* **DATASET RECORDS**
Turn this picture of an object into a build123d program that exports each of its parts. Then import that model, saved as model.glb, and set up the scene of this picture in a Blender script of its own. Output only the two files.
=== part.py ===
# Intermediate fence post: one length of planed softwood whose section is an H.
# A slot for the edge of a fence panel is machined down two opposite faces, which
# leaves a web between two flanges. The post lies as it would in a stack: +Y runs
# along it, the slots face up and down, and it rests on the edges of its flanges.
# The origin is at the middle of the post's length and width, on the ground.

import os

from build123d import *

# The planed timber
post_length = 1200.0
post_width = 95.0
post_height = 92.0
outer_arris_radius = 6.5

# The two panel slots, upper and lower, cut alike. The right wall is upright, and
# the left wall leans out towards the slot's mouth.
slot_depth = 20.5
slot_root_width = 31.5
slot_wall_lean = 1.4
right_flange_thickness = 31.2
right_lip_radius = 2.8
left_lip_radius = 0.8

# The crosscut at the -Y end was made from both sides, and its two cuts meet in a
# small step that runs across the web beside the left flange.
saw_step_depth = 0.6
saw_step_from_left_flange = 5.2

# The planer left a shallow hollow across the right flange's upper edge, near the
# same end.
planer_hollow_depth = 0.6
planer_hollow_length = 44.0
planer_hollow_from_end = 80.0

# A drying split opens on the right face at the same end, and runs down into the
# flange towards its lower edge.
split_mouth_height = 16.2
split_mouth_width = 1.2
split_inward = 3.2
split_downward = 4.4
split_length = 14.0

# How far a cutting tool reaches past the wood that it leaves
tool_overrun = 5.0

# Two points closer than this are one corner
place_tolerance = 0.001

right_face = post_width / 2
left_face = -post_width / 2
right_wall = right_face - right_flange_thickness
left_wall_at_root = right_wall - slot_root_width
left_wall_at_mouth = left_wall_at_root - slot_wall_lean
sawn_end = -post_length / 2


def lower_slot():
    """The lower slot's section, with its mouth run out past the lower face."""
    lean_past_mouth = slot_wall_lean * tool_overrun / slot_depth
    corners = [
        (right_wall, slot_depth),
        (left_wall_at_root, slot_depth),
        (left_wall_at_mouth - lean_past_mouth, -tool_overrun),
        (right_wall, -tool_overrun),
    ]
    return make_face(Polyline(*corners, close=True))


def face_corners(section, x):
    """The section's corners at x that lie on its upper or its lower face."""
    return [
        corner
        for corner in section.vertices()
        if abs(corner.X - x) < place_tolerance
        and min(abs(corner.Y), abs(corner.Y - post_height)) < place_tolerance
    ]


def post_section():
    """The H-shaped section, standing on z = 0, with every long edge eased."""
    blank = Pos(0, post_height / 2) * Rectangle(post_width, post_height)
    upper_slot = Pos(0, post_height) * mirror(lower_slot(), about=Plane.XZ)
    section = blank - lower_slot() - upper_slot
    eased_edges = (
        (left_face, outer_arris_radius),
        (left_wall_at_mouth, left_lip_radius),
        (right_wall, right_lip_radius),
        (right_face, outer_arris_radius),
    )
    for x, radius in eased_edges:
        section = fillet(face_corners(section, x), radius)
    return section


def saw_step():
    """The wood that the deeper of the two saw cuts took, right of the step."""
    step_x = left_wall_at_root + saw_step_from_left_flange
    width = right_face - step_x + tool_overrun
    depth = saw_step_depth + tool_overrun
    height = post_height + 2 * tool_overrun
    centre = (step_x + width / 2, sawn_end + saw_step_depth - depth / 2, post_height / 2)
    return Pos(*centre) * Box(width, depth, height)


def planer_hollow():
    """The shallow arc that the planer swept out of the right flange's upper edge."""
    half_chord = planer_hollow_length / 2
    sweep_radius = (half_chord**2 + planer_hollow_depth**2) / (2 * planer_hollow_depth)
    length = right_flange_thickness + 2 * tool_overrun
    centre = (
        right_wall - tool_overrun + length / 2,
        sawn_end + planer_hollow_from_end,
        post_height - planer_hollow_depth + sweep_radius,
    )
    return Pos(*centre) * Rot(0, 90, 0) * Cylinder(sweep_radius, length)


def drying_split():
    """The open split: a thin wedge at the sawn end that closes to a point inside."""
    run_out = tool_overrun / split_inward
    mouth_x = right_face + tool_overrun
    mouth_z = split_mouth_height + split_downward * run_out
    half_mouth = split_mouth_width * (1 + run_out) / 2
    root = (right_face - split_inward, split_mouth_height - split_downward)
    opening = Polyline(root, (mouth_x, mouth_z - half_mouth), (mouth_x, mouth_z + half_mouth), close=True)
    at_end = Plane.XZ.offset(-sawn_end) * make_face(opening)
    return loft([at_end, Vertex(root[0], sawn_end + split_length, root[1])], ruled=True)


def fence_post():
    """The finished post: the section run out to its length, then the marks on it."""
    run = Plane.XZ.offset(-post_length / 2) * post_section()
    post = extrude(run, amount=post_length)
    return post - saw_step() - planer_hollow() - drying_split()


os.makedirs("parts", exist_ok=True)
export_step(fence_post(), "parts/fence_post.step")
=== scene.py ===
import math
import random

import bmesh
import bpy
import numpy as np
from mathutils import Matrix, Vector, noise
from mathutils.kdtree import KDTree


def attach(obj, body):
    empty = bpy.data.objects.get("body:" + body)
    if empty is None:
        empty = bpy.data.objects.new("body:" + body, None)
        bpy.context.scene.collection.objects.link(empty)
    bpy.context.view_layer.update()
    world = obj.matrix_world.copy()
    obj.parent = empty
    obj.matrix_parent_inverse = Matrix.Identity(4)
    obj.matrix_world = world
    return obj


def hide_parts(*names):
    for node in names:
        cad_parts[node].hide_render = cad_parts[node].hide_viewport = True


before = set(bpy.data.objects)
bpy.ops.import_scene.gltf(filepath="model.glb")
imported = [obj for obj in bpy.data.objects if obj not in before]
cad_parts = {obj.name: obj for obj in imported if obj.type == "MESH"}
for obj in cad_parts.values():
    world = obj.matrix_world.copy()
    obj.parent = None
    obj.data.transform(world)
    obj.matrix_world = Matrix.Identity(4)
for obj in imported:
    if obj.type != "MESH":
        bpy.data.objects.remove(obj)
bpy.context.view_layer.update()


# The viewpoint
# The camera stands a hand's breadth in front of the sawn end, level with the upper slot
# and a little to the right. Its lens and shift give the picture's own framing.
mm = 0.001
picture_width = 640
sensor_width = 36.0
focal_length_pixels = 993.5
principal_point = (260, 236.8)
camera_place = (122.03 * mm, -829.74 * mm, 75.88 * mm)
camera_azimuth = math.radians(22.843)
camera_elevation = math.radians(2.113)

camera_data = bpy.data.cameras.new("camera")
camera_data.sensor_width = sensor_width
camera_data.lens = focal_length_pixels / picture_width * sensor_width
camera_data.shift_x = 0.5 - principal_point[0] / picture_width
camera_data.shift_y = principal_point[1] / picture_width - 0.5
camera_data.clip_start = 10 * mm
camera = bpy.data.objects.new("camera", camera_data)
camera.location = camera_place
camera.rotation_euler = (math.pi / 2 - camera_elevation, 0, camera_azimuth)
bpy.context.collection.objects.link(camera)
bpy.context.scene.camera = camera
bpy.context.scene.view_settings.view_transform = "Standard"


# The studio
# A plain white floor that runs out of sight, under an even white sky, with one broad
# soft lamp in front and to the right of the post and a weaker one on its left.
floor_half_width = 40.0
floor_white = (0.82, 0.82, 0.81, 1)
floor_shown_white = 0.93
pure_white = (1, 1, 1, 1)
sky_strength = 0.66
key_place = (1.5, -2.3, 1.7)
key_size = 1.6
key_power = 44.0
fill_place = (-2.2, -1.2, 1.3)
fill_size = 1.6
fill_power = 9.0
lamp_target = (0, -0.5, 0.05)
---
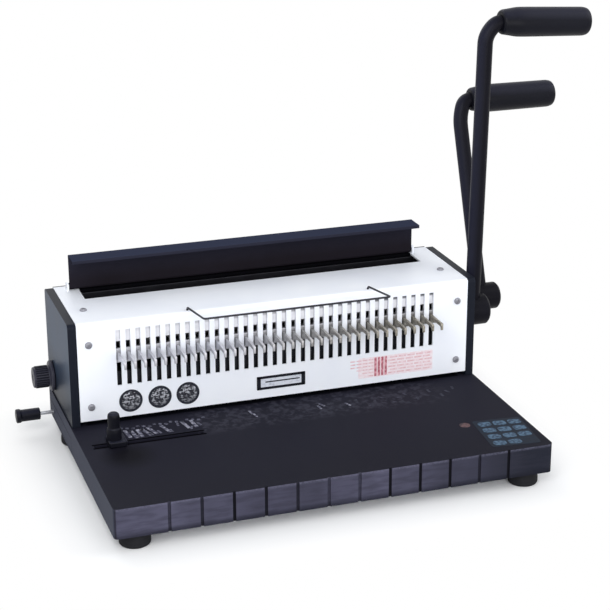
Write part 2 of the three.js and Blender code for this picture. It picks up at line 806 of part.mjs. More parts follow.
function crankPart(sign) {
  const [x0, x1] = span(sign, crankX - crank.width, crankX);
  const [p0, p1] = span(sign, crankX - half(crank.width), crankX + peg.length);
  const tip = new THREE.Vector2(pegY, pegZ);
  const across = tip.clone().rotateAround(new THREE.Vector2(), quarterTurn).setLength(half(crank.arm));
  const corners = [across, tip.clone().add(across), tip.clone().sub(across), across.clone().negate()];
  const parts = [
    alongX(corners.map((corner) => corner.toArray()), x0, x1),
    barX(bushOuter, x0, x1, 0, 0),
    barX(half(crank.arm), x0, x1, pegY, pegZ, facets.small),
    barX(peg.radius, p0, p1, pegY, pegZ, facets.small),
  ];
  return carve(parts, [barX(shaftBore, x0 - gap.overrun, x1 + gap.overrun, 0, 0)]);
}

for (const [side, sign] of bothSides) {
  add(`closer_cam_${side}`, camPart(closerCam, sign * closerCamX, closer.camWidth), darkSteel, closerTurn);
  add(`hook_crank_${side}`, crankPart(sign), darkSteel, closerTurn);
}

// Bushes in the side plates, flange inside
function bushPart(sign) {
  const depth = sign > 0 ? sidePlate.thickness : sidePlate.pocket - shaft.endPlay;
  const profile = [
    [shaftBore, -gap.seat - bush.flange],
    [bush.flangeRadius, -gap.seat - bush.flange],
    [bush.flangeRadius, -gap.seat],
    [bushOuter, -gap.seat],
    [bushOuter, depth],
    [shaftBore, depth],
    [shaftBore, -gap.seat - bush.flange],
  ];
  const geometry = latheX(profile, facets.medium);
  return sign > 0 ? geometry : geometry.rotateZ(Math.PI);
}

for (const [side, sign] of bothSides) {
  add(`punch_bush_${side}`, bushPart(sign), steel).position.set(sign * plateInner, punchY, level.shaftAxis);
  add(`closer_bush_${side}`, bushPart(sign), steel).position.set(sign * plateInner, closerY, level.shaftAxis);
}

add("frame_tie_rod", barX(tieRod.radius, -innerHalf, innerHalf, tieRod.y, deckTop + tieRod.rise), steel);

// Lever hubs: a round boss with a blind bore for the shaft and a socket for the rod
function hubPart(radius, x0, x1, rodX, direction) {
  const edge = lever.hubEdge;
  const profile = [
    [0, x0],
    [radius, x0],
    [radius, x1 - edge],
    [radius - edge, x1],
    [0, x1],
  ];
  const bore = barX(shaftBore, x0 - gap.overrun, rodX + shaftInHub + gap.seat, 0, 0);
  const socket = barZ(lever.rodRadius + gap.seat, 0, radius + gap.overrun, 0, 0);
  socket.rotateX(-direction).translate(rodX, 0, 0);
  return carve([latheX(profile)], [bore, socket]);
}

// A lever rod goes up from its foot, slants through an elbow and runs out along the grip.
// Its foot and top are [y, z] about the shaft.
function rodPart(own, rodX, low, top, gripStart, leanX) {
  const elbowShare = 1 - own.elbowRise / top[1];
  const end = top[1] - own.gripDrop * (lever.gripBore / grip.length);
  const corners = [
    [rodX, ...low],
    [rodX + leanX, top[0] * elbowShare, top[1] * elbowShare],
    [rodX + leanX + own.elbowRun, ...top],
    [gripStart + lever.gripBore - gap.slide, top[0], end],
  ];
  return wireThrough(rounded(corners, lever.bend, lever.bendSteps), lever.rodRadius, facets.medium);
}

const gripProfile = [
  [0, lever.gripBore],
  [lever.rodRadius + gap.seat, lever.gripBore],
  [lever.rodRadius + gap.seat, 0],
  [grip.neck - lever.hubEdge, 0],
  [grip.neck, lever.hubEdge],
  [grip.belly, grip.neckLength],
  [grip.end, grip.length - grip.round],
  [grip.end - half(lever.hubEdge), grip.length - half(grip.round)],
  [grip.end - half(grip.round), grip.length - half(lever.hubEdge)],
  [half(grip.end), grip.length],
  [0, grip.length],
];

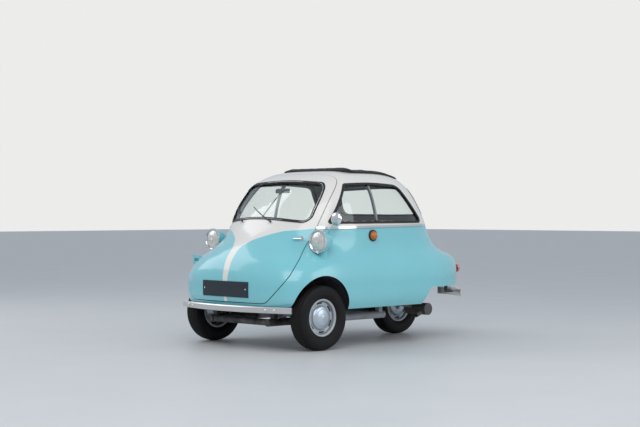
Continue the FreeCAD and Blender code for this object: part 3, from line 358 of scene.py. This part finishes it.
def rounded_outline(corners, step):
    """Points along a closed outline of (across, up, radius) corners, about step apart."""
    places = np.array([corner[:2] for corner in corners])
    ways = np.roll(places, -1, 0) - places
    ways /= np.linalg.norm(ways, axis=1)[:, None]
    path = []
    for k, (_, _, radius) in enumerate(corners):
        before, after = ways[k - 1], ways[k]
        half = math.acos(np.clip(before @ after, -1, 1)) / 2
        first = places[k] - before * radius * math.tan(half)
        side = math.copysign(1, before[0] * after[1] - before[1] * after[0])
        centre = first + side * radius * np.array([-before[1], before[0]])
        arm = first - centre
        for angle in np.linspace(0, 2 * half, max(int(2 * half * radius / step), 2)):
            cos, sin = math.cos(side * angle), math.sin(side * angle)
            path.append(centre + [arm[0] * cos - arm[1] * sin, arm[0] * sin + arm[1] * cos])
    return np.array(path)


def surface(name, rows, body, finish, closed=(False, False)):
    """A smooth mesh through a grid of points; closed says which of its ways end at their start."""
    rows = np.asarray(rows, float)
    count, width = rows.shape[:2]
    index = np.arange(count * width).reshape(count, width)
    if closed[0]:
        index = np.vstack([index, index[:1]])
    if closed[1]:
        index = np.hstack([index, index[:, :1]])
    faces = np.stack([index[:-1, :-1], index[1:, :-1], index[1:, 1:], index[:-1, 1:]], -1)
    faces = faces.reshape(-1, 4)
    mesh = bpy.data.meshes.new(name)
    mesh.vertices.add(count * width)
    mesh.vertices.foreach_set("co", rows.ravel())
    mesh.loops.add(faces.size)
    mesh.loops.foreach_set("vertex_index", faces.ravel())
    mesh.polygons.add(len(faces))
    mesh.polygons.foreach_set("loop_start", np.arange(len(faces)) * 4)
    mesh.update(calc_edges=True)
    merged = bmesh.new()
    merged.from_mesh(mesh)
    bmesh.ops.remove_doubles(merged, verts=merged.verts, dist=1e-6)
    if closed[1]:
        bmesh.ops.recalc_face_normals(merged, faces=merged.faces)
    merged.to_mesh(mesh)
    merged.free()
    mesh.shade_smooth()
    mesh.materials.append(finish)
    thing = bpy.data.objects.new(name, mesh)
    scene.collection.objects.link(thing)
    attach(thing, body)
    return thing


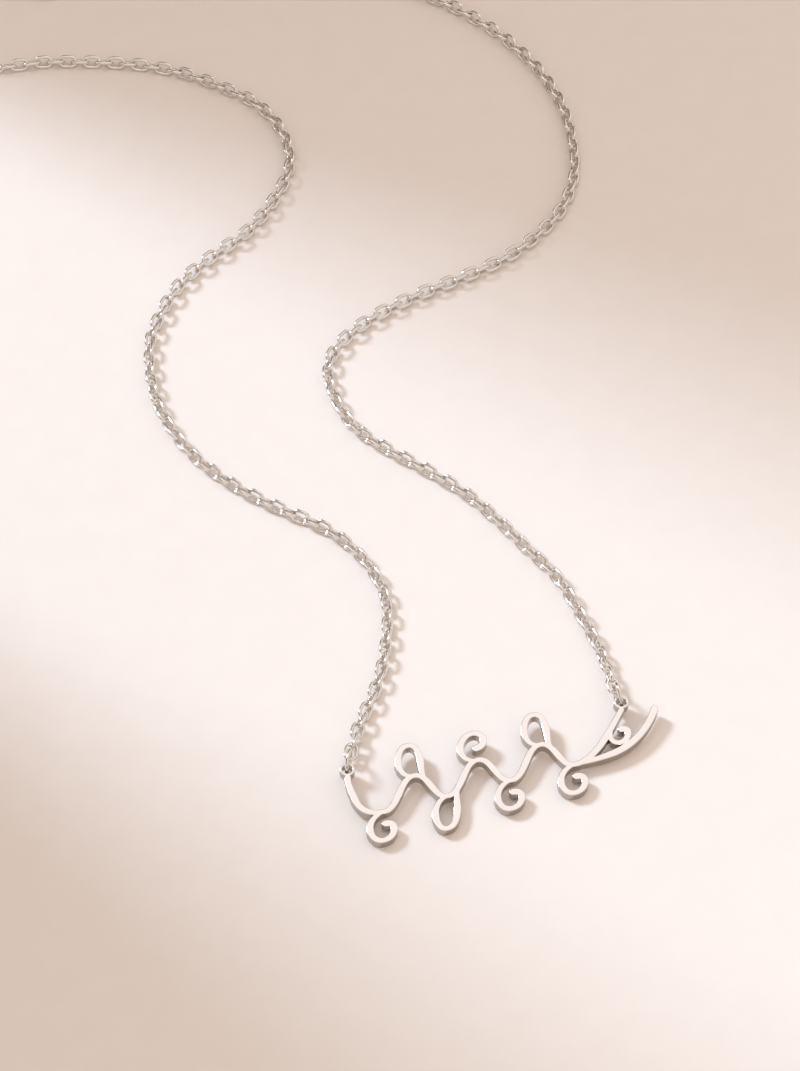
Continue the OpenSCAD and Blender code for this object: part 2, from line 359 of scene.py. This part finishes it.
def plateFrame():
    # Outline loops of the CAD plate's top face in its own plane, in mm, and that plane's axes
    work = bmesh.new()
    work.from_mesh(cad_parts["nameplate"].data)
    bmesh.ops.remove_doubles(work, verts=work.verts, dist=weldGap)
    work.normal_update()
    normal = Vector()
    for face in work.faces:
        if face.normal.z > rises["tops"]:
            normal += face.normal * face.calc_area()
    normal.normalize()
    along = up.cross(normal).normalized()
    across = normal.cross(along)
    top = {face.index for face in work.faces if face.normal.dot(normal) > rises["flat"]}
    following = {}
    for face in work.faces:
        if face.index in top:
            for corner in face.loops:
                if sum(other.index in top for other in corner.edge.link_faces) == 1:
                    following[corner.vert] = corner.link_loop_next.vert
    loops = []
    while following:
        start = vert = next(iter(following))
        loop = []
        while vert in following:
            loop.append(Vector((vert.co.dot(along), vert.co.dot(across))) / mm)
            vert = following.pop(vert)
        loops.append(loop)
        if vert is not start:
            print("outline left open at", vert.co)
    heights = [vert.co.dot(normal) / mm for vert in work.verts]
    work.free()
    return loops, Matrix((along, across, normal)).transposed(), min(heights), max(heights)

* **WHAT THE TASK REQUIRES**
Return, from the data, each line that has the word "type" in it.

* **RESULT**
cad_parts = {obj.name: obj for obj in imported if obj.type == "MESH"}
    if obj.type != "MESH":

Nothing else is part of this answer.